**What you should do**
Find each line containing the string "empty" and return it.

**Given information**

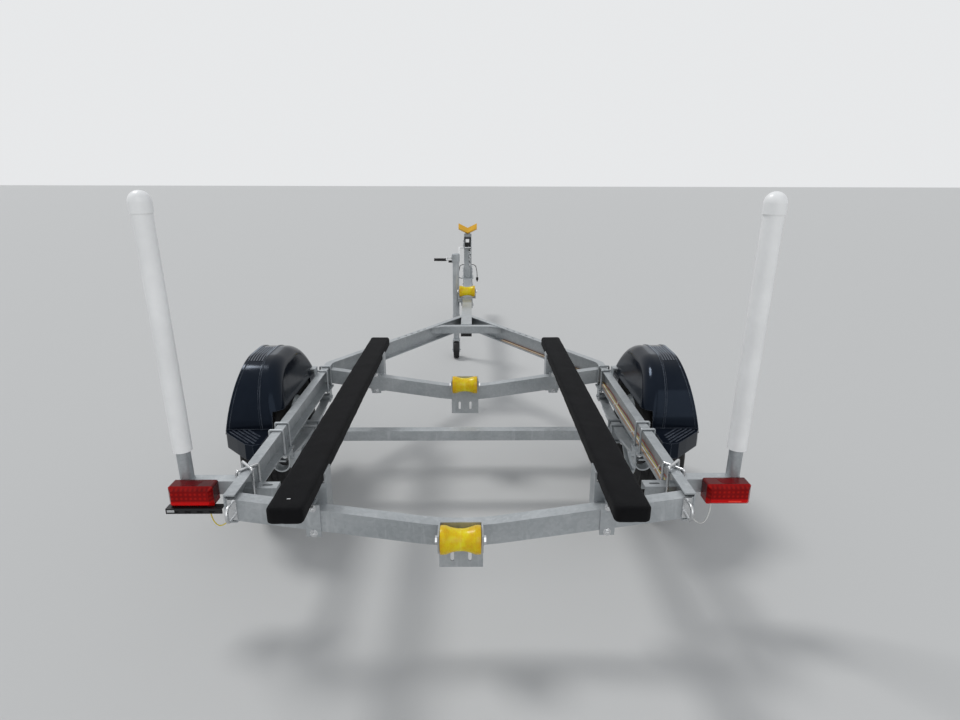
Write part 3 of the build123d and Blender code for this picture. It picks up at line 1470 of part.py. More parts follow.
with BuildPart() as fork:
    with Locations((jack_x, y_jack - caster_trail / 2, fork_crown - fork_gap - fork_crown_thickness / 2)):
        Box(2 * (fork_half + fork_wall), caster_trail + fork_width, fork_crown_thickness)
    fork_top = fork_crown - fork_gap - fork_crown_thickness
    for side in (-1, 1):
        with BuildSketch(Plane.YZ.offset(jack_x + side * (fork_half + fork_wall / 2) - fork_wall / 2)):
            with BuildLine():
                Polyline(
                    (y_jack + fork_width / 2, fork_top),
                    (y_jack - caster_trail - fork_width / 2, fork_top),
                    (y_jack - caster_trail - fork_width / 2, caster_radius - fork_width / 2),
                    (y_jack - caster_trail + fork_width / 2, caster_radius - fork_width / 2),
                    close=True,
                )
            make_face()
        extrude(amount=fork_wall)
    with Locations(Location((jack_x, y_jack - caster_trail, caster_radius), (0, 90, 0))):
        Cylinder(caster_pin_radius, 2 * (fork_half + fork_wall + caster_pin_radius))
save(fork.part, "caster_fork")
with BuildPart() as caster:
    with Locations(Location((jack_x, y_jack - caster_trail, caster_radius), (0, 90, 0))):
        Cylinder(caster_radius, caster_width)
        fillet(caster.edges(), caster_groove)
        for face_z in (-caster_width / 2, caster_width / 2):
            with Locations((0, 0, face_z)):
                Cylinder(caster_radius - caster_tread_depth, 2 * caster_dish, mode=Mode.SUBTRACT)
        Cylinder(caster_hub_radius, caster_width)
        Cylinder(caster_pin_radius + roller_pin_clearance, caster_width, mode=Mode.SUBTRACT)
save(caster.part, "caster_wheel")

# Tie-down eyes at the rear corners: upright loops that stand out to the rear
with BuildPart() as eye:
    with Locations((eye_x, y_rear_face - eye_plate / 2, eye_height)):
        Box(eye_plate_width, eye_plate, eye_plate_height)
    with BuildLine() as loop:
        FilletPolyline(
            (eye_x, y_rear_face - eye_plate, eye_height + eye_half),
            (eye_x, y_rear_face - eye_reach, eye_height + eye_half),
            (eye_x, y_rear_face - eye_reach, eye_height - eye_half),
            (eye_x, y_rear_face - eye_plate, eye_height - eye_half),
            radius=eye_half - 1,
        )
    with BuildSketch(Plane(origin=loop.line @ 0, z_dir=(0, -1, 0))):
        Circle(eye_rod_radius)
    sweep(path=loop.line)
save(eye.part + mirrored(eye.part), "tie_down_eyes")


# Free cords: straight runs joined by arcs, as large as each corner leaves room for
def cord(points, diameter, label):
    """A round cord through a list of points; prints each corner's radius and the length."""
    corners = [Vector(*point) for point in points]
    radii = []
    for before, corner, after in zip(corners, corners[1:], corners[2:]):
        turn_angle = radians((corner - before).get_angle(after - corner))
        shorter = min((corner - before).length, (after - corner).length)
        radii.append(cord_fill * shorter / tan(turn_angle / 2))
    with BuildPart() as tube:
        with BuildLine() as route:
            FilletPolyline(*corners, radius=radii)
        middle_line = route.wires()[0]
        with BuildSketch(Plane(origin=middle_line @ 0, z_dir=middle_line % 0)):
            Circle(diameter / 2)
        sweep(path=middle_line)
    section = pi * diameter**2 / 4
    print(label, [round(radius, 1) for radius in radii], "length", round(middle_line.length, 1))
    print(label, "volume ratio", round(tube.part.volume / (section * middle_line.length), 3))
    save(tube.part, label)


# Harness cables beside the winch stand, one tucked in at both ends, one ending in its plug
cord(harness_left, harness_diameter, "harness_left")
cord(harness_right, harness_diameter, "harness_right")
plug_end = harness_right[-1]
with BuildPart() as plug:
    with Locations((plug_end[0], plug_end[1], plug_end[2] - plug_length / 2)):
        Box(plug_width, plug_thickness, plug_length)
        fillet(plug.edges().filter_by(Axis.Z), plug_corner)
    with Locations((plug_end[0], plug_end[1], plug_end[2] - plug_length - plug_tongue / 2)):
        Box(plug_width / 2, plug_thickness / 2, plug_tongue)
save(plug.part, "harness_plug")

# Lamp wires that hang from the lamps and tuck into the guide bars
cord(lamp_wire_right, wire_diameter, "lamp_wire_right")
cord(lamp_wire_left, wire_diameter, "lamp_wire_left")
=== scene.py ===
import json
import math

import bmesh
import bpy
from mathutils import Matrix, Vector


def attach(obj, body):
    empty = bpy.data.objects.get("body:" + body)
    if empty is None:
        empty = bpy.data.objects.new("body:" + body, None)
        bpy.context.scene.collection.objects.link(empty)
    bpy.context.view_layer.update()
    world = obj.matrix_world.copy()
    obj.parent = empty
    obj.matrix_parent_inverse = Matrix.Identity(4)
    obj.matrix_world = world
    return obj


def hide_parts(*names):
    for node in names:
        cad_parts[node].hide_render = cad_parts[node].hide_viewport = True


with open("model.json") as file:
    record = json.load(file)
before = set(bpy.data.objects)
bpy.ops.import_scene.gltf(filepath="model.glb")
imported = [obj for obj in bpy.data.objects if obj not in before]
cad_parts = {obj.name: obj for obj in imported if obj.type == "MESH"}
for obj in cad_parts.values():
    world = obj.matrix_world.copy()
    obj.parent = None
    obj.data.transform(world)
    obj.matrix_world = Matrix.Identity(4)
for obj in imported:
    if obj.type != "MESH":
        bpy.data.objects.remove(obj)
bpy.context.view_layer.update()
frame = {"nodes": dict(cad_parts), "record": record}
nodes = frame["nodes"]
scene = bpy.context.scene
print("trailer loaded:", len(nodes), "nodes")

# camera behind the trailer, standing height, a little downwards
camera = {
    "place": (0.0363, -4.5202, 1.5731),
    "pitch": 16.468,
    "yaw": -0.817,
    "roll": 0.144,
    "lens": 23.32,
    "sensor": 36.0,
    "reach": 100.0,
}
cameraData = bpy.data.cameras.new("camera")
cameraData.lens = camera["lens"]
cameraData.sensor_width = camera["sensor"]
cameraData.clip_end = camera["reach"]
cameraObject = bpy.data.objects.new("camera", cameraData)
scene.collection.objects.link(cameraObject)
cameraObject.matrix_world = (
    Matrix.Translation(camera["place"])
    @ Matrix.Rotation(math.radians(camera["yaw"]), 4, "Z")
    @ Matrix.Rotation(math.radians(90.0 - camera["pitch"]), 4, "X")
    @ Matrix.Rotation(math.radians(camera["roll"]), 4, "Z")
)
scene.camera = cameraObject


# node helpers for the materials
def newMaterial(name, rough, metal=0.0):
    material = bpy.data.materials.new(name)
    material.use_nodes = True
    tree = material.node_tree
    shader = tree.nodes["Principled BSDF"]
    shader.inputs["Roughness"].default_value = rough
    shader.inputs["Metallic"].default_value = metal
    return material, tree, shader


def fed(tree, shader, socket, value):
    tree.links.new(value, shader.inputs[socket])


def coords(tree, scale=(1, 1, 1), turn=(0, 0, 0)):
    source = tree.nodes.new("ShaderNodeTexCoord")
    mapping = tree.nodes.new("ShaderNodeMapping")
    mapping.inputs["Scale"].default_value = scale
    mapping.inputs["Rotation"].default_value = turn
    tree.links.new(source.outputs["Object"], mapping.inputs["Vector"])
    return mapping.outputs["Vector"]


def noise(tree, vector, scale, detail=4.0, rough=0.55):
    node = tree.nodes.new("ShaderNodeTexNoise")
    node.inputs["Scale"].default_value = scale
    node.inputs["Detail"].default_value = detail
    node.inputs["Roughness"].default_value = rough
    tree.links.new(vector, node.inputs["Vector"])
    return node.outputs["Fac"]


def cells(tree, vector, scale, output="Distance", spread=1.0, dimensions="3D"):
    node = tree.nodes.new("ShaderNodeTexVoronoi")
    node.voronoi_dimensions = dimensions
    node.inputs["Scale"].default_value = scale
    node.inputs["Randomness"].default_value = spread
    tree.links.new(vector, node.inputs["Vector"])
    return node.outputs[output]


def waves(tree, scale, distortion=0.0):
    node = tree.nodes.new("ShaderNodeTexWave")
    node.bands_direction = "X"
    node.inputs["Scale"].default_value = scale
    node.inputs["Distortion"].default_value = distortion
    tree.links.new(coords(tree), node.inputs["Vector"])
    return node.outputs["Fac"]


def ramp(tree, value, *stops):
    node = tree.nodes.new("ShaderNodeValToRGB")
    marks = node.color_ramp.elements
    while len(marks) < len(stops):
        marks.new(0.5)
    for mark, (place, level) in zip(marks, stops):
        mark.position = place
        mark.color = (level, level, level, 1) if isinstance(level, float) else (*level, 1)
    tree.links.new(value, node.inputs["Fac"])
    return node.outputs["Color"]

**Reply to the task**
    empty = bpy.data.objects.get("body:" + body)
    if empty is None:
        empty = bpy.data.objects.new("body:" + body, None)
        bpy.context.scene.collection.objects.link(empty)
    obj.parent = empty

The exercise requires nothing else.